Ekonomista był pytany, czy budżet stać na wydatek 64 mld zł rocznie na 800 plus. - Minister finansów - obecny, przeszły i przyszły - każdy polityk zdrowego rozsądku powinien myśleć kompleksowo, nie tylko, czy nas na to stać, tylko, czy nas stać na różne inne punkty, które są zapisane w tegorocznym, przyszłym budżecie, i zobowiązania na lata przyszłe. Jeśli to jest obligo ustawowe, a tak jest w przypadku programu 500 plus, a niedługo być może 800 plus, to są tak zwane sztywne płatności. Obojętnie, kto jest u władzy, z tytułu mocy ustawy musi te pieniądze wypłacać, a jak ich nie ma, to musi je pożyczyć - zwracał uwagę Kołodko.
Zdaniem byłego wicepremiera podwyższenie świadczenia z 500 do 800 zł będzie stanowiło impuls inflacyjny. - Na rynek trafi więcej pieniędzy, niż będzie wynosiła bieżąca wartość towarów, dóbr materialnych i usług, w związku z czym to utrzyma już działający mechanizm inflacji popytowej - mówił gość TVN24. - Z tego punktu widzenia, jeśli kto dziś się cieszy: "ja mam czworo dzieci, to teraz już będą duże pieniądze - 3200 złotych netto", tylko że te 3200 złotych netto w przyszłym roku, to będzie trochę mniej niż w tym roku - dodał.
Jak podsumował, dlatego należy zwaloryzować świadczenie z programu Rodzina 500 plus, "ale zarazem ograniczyć liczbę osób, które z tego świadczenia korzystają - dla tych, którzy są w rzeczywistości w trudnej sytuacji materialnej, czyli zastosować kryterium dochodowe".
Obietnice wyborcze
Grzegorz Kołodko mówił też o kampanii wyborczej i "rozrzucaniu pieniędzy z helikoptera" przez poszczególne ugrupowania. - Mnie zawsze bliższa jest droga pewnej harmonii, zdrowego rozsądku i pragmatyzmu. Jeżeli chodzi o "rozrzucanie pieniędzy z helikoptera" bywają takie sytuacje w gospodarce, kiedy warto finansować, nawet z deficytu - to znaczy wydawać więcej, niż się na bieżąco ma z własnej działalności - jeśli są niewykorzystane moce wytwórcze, jeśli to uruchamia pewne zakłady pracy, punkty usługowe, zatrudnia do tej pory bezrobotną siłę roboczą, ale u nas nie ma takiej sytuacji - zaznaczał były minister finansów.

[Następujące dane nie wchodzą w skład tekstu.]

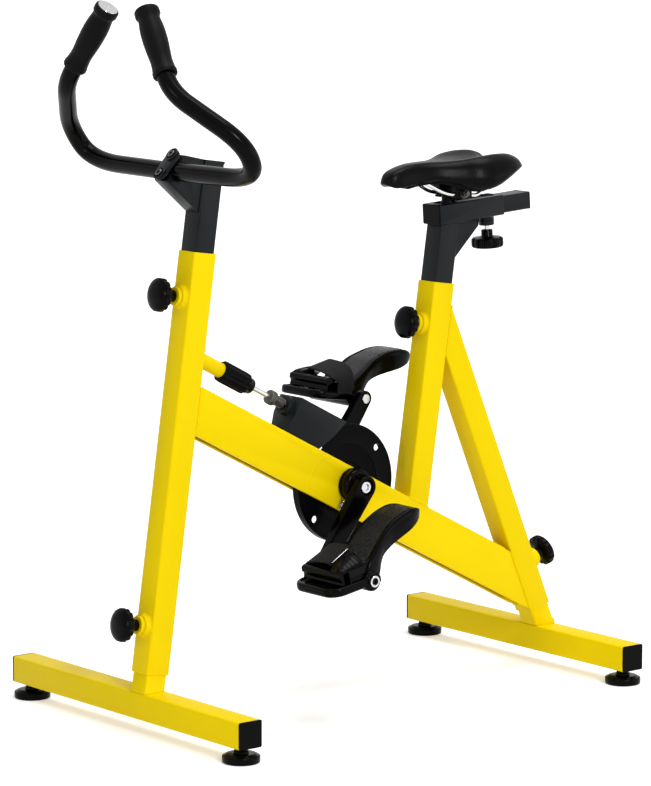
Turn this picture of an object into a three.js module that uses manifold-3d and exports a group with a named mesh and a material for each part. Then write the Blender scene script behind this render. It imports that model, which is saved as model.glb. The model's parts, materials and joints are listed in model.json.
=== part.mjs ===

- U nas raczej "rozrzucanie pieniędzy z helikoptera" czy z dziurawej kasy państwowej, niestety nakręca inflację, ale także poprawia niektórym, na krótką metę, sytuację materialną, w związku z tym komuś innemu poprawia notowania polityczne - ocenił gość "Faktów po Faktach".